Abdelkrim Aznagui, le “gourou” n’était plus là quand son disciple Xavier Meert a dirigé cet exorcisme, connu au Maroc sous le nom de “Roqya”. Un mois plus tôt, il en avait pratiqué un premier sur Latifa. Mais dans un mode mineur. En août 2004, il était au Maroc. Et il l’a répété mardi : “Il n’a aucune responsabilité, ni de près ni de loin” dans la mort. Il s’est remémoré qu’il avait été “horrifié” par les photos d’autopsie.

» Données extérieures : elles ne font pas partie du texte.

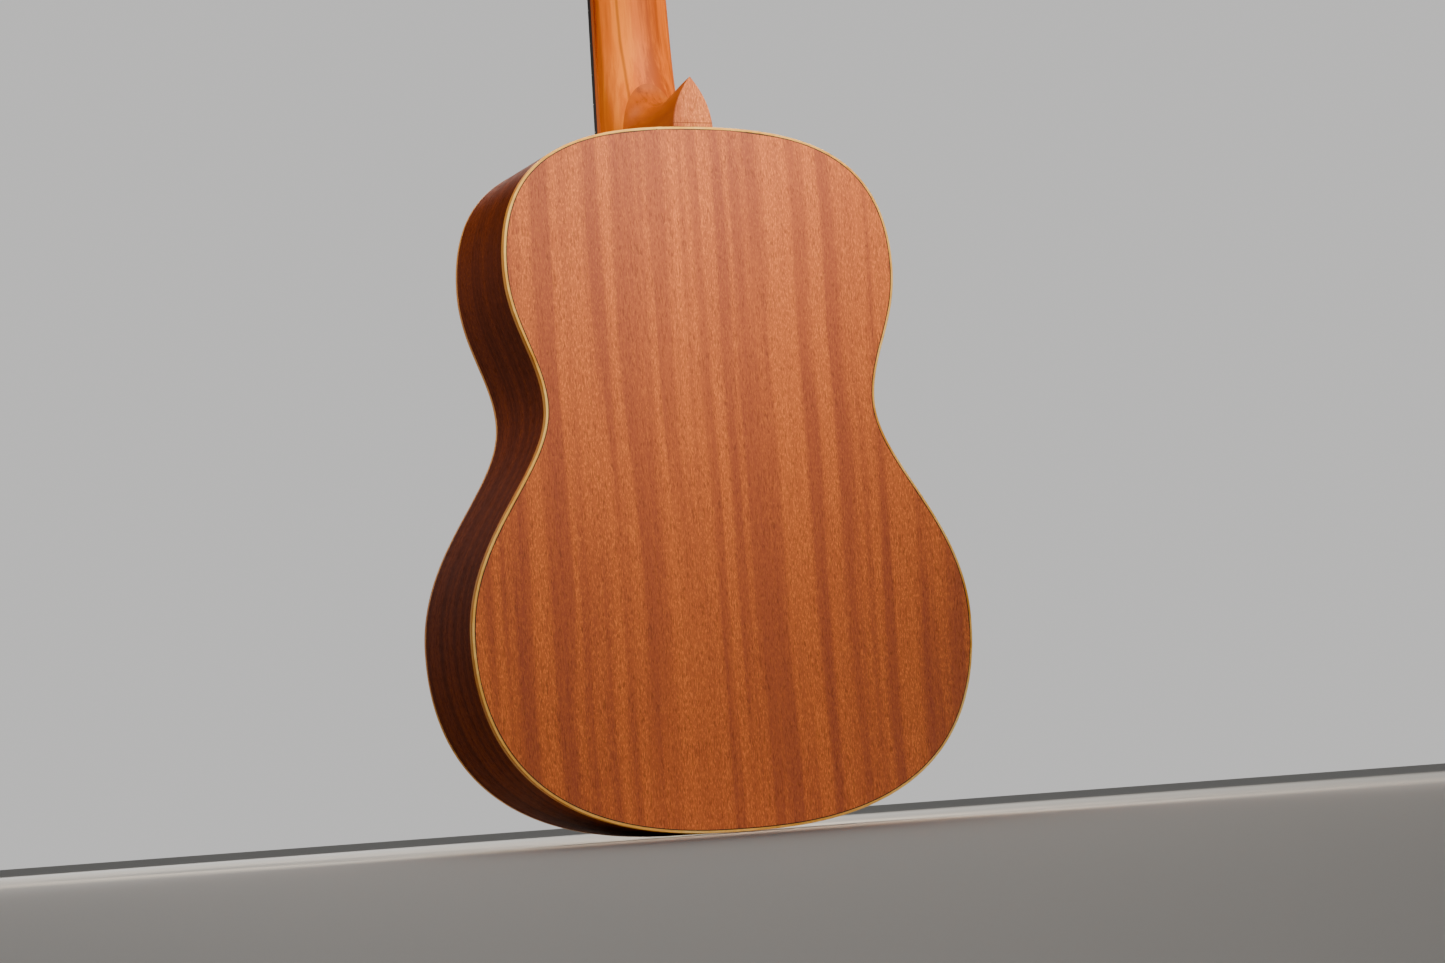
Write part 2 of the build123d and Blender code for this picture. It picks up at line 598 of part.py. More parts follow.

Cette Roqya, a-t-il dit, n’a pas été menée car Latifa ne pouvait avoir d’enfant. Si l’on emploie un bâton lors d’une Roqya, ce n’est pas pour frapper : simplement pour localiser les Djinns qui réagiraient quand on approche l’ustensile de la partie où ils sont cachés. Il n’a eu aucune formation en Roqya : c’est par ses lectures qu’il a appris cette pratique qui mêle magie, sorcellerie et religion. Avant la mort de Latifa, il avait pratiqué à une centaine de reprises. Et cela ne l’a pas dissuadé de poursuivre ses activités. Il est persuadé qu’il n’y a pas de lien entre la Roqya et la mort de Latifa. Il l’a répété en lissant sa longue barbe blanche qui lui tombe sous la poitrine.

Pour Xavier Meert, l’idée de plonger Latifa dans une baignoire d’eau “chaude mais supportable” vient d’Aznagui : “Il m’avait dit qu’il avait obtenu des résultats avec cette méthode”, a-t-il dit. Et il reconnaît que, pour ces longues, Latifa était “parfois hésitante”. Son mari, Mourad Mazouj et ses acolytes féminines devaient la porter, habillée, dans le bain. Elle s’est débattue avec l’énergie du désespoir lors de la dernière séance menée avec le seul mari. Elle a agrippé vigoureusement sa barbe. Pour se dégager, il a – tout comme Mourad – frappé Latifa : “du plat de la main, pas avec le poing”. Le mari a été jusque s’asseoir sur elle pour immerger la tête dans l’eau.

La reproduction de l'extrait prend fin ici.